■ Task instructions: Repeat exactly the lines from the start through the line with "socket.default_value = source", both ends included.
:::
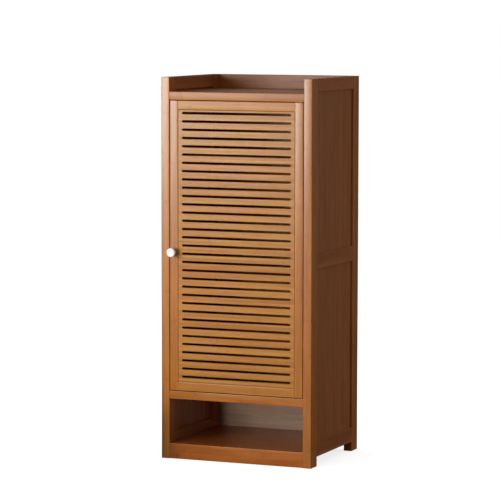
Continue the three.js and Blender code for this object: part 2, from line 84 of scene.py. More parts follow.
camera_data = bpy.data.cameras.new("camera")
camera_data.lens = camera_lens
camera_data.sensor_width = camera_film
camera_data.clip_end = camera_sight
camera = add_object("camera", camera_data)
camera.location = camera_place
camera.rotation_euler = Euler((math.pi / 2 - camera_dip, -camera_roll, camera_turn))
bpy.context.scene.camera = camera


# -------- floor
# A plain pale studio floor. It is white to the camera, where it keeps the cabinet's shadow, and
# grey to all other rays, so that it lights the wood little from below and isn't mirrored as white.

floor_reach = 30
floor_matt = 0.9
floor_grey = 0.22
floor_white = 0.95
floor_glow = 0.77
white = (1, 1, 1, 1)


def feed(socket, source):
    """Feeds a socket from another node's output, or sets it to a plain value."""
    if isinstance(source, bpy.types.NodeSocket):
        socket.id_data.links.new(source, socket)
    else:
        socket.default_value = source


def feed_named(node, sources):
    """Feeds a node's inputs by their names."""
    for title, source in sources.items():
        feed(node.inputs[title], source)


def add_node(tree, kind, *sources, **settings):
    """A new shader node in a tree, with its settings. Its first inputs are fed in order."""
    node = tree.nodes.new(f"ShaderNode{kind}")
    for setting, value in settings.items():
        setattr(node, setting, value)
    for socket, source in zip(node.inputs, sources):
        feed(socket, source)
    return node


def calculate(tree, operation, *sources):
    """The result of a Math node."""
    return add_node(tree, "Math", *sources, operation=operation).outputs["Value"]


def ray_is(tree, *kinds):
    """One for rays of the named kinds, and zero for all others."""
    path = add_node(tree, "LightPath")
    seen = path.outputs[f"Is {kinds[0]} Ray"]
    for kind in kinds[1:]:
        seen = calculate(tree, "MAXIMUM", seen, path.outputs[f"Is {kind} Ray"])
    return seen


def new_material(name):
    """A material, its node tree and its shader."""
    material = bpy.data.materials.new(name)
    material.use_nodes = True
    return material, material.node_tree, material.node_tree.nodes["Principled BSDF"]


def add_mesh(name, shape, material):
    """Turns a shape into an object of one material."""
    mesh = bpy.data.meshes.new(name)
    shape.to_mesh(mesh)
    shape.free()
    mesh.materials.append(material)
    return add_object(name, mesh)


floor_material, tree, shader = new_material("studio_floor")
seen = ray_is(tree, "Camera", "Transmission")
tone = calculate(tree, "MULTIPLY_ADD", seen, floor_white - floor_grey, floor_grey)
feed_named(shader, {
    "Base Color": add_node(tree, "CombineColor", tone, tone, tone).outputs["Color"],
    "Roughness": floor_matt,
    "Specular IOR Level": 0,
    "Emission Color": white,
    "Emission Strength": calculate(tree, "MULTIPLY", seen, floor_glow),
})

floor_shape = bmesh.new()
bmesh.ops.create_grid(floor_shape, x_segments=1, y_segments=1, size=floor_reach)
floor = add_mesh("studio_floor", floor_shape, floor_material)


# -------- light
# A key softbox at the left front, whose sheen fades out at half height, a low front one that isn't
# mirrored, one at the right and one behind, in a dim even world. Black cards shade the lower left
# corner, and darken what the right side mirrors.

world_fill = 0.25
world_gloss = 0.2
key_colour = (0.95, 1, 0.97)
card_black = (0.01, 0.01, 0.01, 1)
side_card_near = 0.3
side_card_far = 1.3
side_card_ends = (-2.5, 6.0)
side_card_lift = 0.002
side_card_height = 4.0
low_cards_front = -0.8
low_cards_lift = 0.01

bpy.context.scene.view_settings.view_transform = "Standard"
world = bpy.data.worlds.new("studio")
bpy.context.scene.world = world
world.use_nodes = True
background = world.node_tree.nodes["Background"]
feed(background.inputs["Color"], white)
seen = ray_is(world.node_tree, "Camera", "Transmission")
mirrored = ray_is(world.node_tree, "Glossy")
fill = calculate(world.node_tree, "MULTIPLY_ADD", mirrored, world_gloss - world_fill, world_fill)
feed(background.inputs["Strength"], calculate(world.node_tree, "MAXIMUM", seen, fill))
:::
■ Reply:
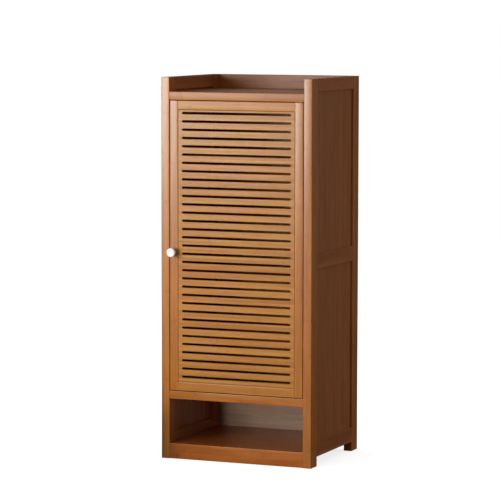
Continue the three.js and Blender code for this object: part 2, from line 84 of scene.py. More parts follow.
camera_data = bpy.data.cameras.new("camera")
camera_data.lens = camera_lens
camera_data.sensor_width = camera_film
camera_data.clip_end = camera_sight
camera = add_object("camera", camera_data)
camera.location = camera_place
camera.rotation_euler = Euler((math.pi / 2 - camera_dip, -camera_roll, camera_turn))
bpy.context.scene.camera = camera


# -------- floor
# A plain pale studio floor. It is white to the camera, where it keeps the cabinet's shadow, and
# grey to all other rays, so that it lights the wood little from below and isn't mirrored as white.

floor_reach = 30
floor_matt = 0.9
floor_grey = 0.22
floor_white = 0.95
floor_glow = 0.77
white = (1, 1, 1, 1)


def feed(socket, source):
    """Feeds a socket from another node's output, or sets it to a plain value."""
    if isinstance(source, bpy.types.NodeSocket):
        socket.id_data.links.new(source, socket)
    else:
        socket.default_value = source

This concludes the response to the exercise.